The chartered-car option is the one we'd choose for the pre-dawn runs: you're not driving unfamiliar mountain roads in the dark, and someone who knows the weather and the back lanes is deciding when to leave. Here's how it works and what it costs: the Taitung chartered car guide.
Getting to Taitung from Taipei: take the TRA express train (Puyuma 普悠瑪 / Tze-Chiang 自強, roughly 3.5–4.5 hours — book early, they sell out on weekends and holidays), or a short domestic flight from Taipei Songshan (TSA → Taitung TTT, about an hour). Check the latest schedules and fares before you lock in.

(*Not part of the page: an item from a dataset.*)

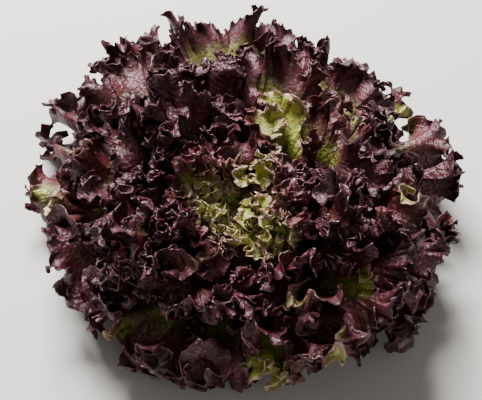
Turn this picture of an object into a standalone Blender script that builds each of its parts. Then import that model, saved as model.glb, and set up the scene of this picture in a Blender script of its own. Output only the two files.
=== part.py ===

And the simplest way to combine all of the above into a real trip: our 3-day, 2-night Taitung itinerary lays out a sane, region-by-region version — coast one day, valley the next, town and a soak to round it off.
Where we'd put you for the night
We partner with the Luminous Hot Spring Resort (鹿鳴溫泉酒店) — 11.3 hectares set against the Rift Valley, with its own hot springs, which means you're already close to Luye and the valley for those early balloon and rice-field mornings. It's the easy base for everything in this guide's middle section, and a soft landing after a day on the coast.
That's the map. Coast, valley, town, mountains — pick a couple of regions, go slow, and let the weather be the weather. Taitung rewards the traveler who isn't trying to win at it. Plan a region a day, keep one morning loose, and let the sea, the rice and the steam do the rest.